First-time buyer programs through the Chattanooga Housing Authority and several Tennessee-based nonprofits offer down payment assistance ranging from $5,000 to $15,000 for households earning 60 to 100 percent of area median income. These programs can move a marginal buyer from unable to qualify into the market, but they do not change the underlying monthly payment burden.

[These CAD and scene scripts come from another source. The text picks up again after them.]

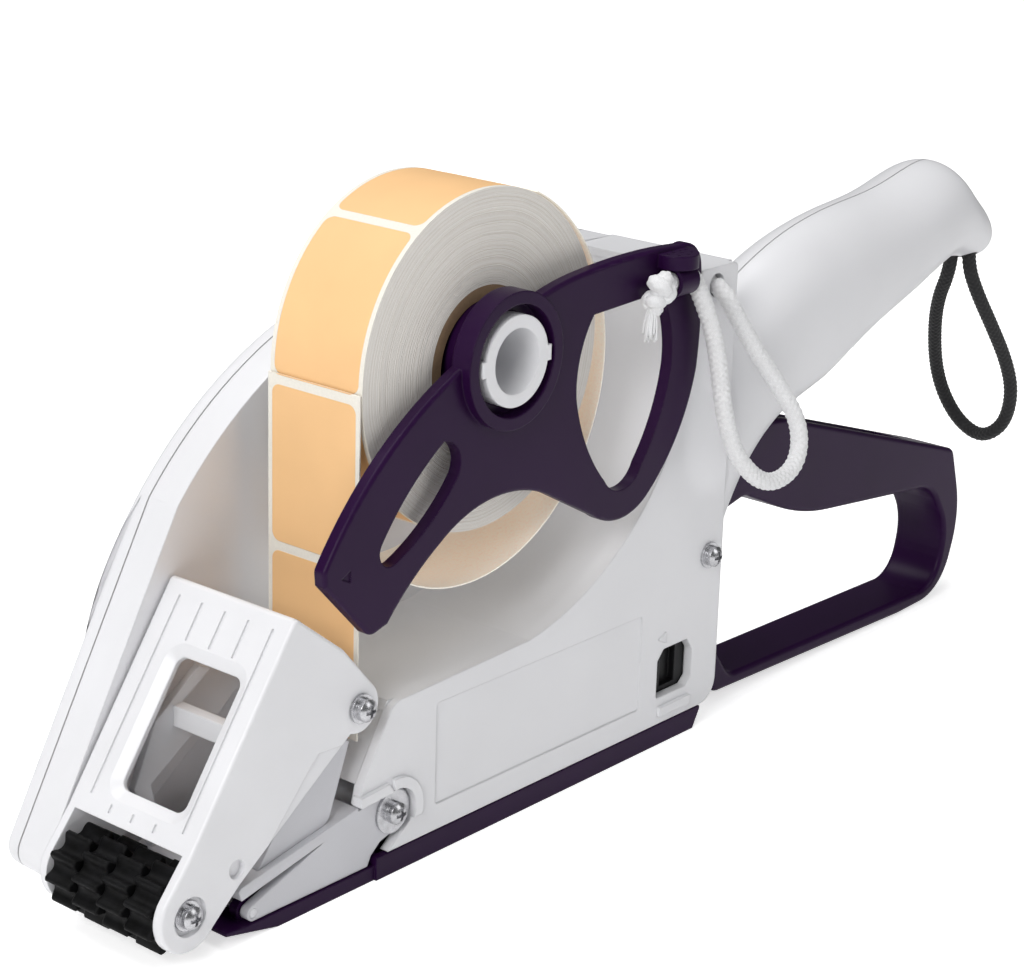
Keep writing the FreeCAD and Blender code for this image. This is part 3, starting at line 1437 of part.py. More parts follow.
def cord_path(points):
    """Straight runs joined by tangent arcs, each as large as its runs allow."""
    spots = [Vector(*point) for point in points]
    edges, radii = [], []
    start = spots[0]
    for before, here, after in zip(spots, spots[1:], spots[2:]):
        back, ahead = before - here, after - here
        turn = math.pi - back.getAngle(ahead)
        radius = 0.45 * min(back.Length, ahead.Length) / math.tan(turn / 2)
        trim = radius * math.tan(turn / 2)
        first = here + Vector(back).normalize() * trim
        last = here + Vector(ahead).normalize() * trim
        inward = (Vector(back).normalize() + Vector(ahead).normalize()).normalize()
        middle = here + inward * (radius / math.cos(turn / 2) - radius)
        edges.append(Part.LineSegment(start, first).toShape())
        edges.append(Part.Arc(first, middle, last).toShape())
        radii.append(radius)
        start = last
    edges.append(Part.LineSegment(start, spots[-1]).toShape())
    return Part.Wire(edges), radii


def cord(label, points, radius):
    """A round cord along a route."""
    path, radii = cord_path(points)
    direction = Vector(*points[1]) - Vector(*points[0])
    profile = Part.Wire([Part.Circle(Vector(*points[0]), direction, radius.value).toShape()])
    shape = path.makePipeShell([profile], True, False)
    expected = math.pi * radius.value ** 2 * path.Length
    print("%s: length %.1f, volume ratio %.4f, radii %s" % (
        label, path.Length, shape.Volume / expected, " ".join("%.1f" % value for value in radii)))
    obj = doc.addObject("Part::Feature", "Cord")
    obj.Shape = shape
    return piece(label, obj)


def cords():
    """White tether of the retainer and black wrist cord of the handle."""
    cord("tether_cord", TETHER, D.tether_radius)
    left = size(POST_X) - 4.0
    blade, knot_z = near_out - 3.3, spool_z + 7.8
    upper, lower, near = size(3.9), size(3.1), 0.25
    knot = fuse(ball(left - near - upper, blade - near - upper, knot_z, upper),
                ball(left - 5.5, blade - near - lower, knot_z - 3.2, lower),
                place_tail(left - 6.6, blade - near - lower, knot_z - 11.2))
    piece("tether_knot", knot)
    end = TETHER[-1]
    inner = ball(size(end[0]), size(end[1]) + 4.8, size(end[2]), size(2.8))
    stem = rod(size(end[0]), size(end[2]), size(end[1]) + 1.1, size(end[1]) + 3.0, D.tether_radius)
    piece("tether_stop", fuse(inner, stem))
    cord("wrist_cord", WRIST, D.wrist_radius)
    x, y = ((WRIST[0][axis] + WRIST[-1][axis]) / 2 + axis for axis in (0, 1))
    reach, low = size(2.5), size(WRIST[0][2]) + 0.25
    knot = ball(size(x), size(y), low + reach / 2, reach)
    below = block(size(x) - reach, size(x) + reach, size(y) - reach, size(y) + reach, low - reach, low)
    piece("wrist_knot", cut(knot, below))


def place_tail(x, y, z_low):
    """Frayed end under the knot, as a short cone."""
    obj = doc.addObject("Part::Cone", "Tail")
    bind(obj, "Radius1", size(2.3))
    bind(obj, "Radius2", size(1.5))
    bind(obj, "Height", size(8.5))
    return place(obj, x, y, z_low)


# ---------------------------------------------------------------- assembly

def build():
    main_frame()
    side_cover()
    cover_screws()
    spool()
    label_roll()
    label_web()
    retainer()
    front_cover()
    application_roller()
    cover_hinge()
    peel_wedge()
    guides()
    bottom_cover()
    latch()
    squeeze_lever()
    drive_sector()
    feed_train()
    bushes()
    handle()
    fastened("rear", size(74.7), size(41.2), near_out, 5.0, 3.0)
    stroke_adjuster()
    cords()
    doc.recompute()


def check():
    """Stop if any object failed or any sub-part has no valid solid."""
    for obj in doc.Objects:
        bad = [state for state in obj.State if state in ("Invalid", "Error")]
        if bad:
            raise RuntimeError("%s (%s) is %s" % (obj.Name, obj.Label, bad))
    for obj in PIECES:
        if obj.Shape.isNull() or not obj.Shape.isValid() or not obj.Shape.Solids:
            raise RuntimeError("%s has no valid solid" % obj.Label)


def export():
    os.makedirs("parts", exist_ok=True)
    for obj in PIECES:
        obj.Shape.exportStep("parts/%s.step" % obj.Label)


build()
check()
export()
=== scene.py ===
import math

import bpy
from mathutils import Matrix, Vector, noise


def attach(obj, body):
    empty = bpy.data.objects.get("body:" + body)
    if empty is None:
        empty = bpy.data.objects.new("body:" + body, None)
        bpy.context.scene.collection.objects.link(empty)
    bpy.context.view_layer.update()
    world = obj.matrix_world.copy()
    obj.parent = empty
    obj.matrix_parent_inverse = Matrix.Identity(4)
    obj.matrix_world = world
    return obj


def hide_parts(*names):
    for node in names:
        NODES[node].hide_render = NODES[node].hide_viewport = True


# Label dispenser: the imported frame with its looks.
# Routes, radii and patterns are in millimetres, and Blender gets them times MM.
# The camera, the floor and the lamps are placed in metres.

MM = 0.001

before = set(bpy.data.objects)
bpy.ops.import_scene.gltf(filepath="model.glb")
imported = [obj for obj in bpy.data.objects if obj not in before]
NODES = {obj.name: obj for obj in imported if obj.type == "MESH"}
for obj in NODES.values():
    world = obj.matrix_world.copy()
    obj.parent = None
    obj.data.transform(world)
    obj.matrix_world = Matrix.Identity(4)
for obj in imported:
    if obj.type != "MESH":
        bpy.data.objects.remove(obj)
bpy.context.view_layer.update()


def add_object(name, data):
    """A new object in the scene."""
    item = bpy.data.objects.new(name, data)
    bpy.context.scene.collection.objects.link(item)
    return item


# ---------------------------------------------------------------- camera

CAMERA_PLACE = (-0.3717, -0.3321, 0.2378)
CAMERA_AZIMUTH, CAMERA_ELEVATION, CAMERA_ROLL = (math.radians(a) for a in (-50.0, 18.5, -1.7))
CAMERA_SENSOR, CAMERA_LENS = 36.0, 91.41
CAMERA_NEAR, CAMERA_FAR = 0.01, 20


def add_camera():
    """A camera at its place, turned about the upright, then tilted, then rolled."""
    azimuth, elevation = CAMERA_AZIMUTH, CAMERA_ELEVATION
    right = Vector((math.cos(azimuth), math.sin(azimuth), 0))
    back = Vector((math.sin(azimuth) * math.cos(elevation),
                   -math.cos(azimuth) * math.cos(elevation), math.sin(elevation)))
    up = back.cross(right)
    cosine, sine = math.cos(CAMERA_ROLL), math.sin(CAMERA_ROLL)
    rows = (cosine * right - sine * up, sine * right + cosine * up, back)
    data = bpy.data.cameras.new("camera")
    data.sensor_width, data.lens = CAMERA_SENSOR, CAMERA_LENS
    data.clip_start, data.clip_end = CAMERA_NEAR, CAMERA_FAR
    camera = add_object("camera", data)
    camera.matrix_world = Matrix.Translation(CAMERA_PLACE) @ Matrix(rows).transposed().to_4x4()
    bpy.context.scene.camera = camera


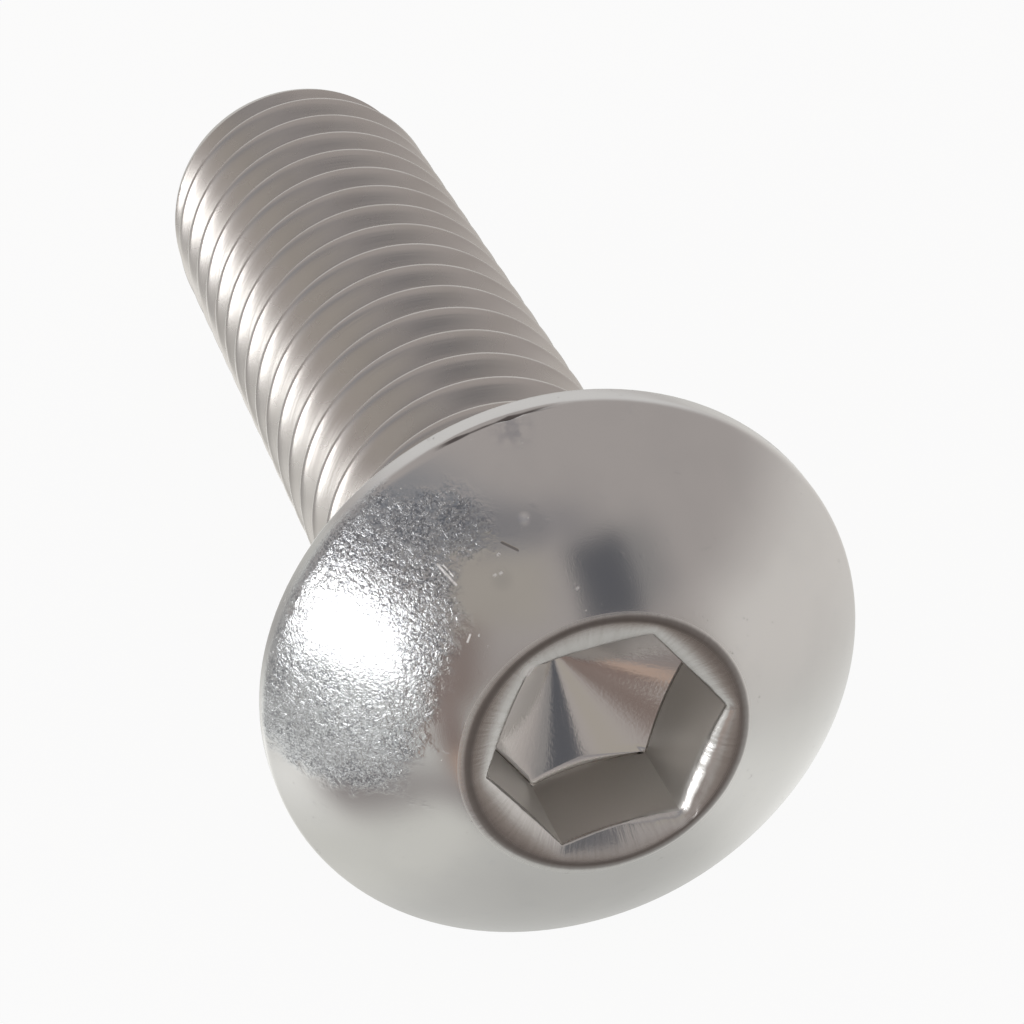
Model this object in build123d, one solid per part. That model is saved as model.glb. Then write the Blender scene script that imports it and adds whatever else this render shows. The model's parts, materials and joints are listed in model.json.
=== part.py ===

Cash buyers now represent 18 to 25 percent of transactions in Chattanooga, up from roughly 12 percent in 2019. This proportion is lower than Denver or Phoenix but higher than in-state metros like Knoxville. Cash strength provides downward price pressure in the $150,000 to $300,000 range, where individual investors are most active.

The Practical Takeaway

If you are buying under $250,000, expect competition and plan for a 45-to-75-day timeline from offer to close. If you are targeting $250,000 to $350,000, accept that fewer homes will fit your criteria and your negotiating position is weaker; allow 90 to 120 days and write inspection-contingent offers. Avoid buying-before-selling in downtown-adjacent neighborhoods (St. Elmo, Southside, Coolidge Park) unless you hold significant equity; these areas have appreciated sharply but remain dependent on sustained buyer appetite for renovation projects. Properties in Collegedale, Red Bank, and East Brainerd offer more stable comps and slower appreciation curves, useful if you plan a 10-plus-year hold. North Shore and Hamilton Place suburbs suit buyers with enough capital to absorb six-month holding periods if your job situation changes.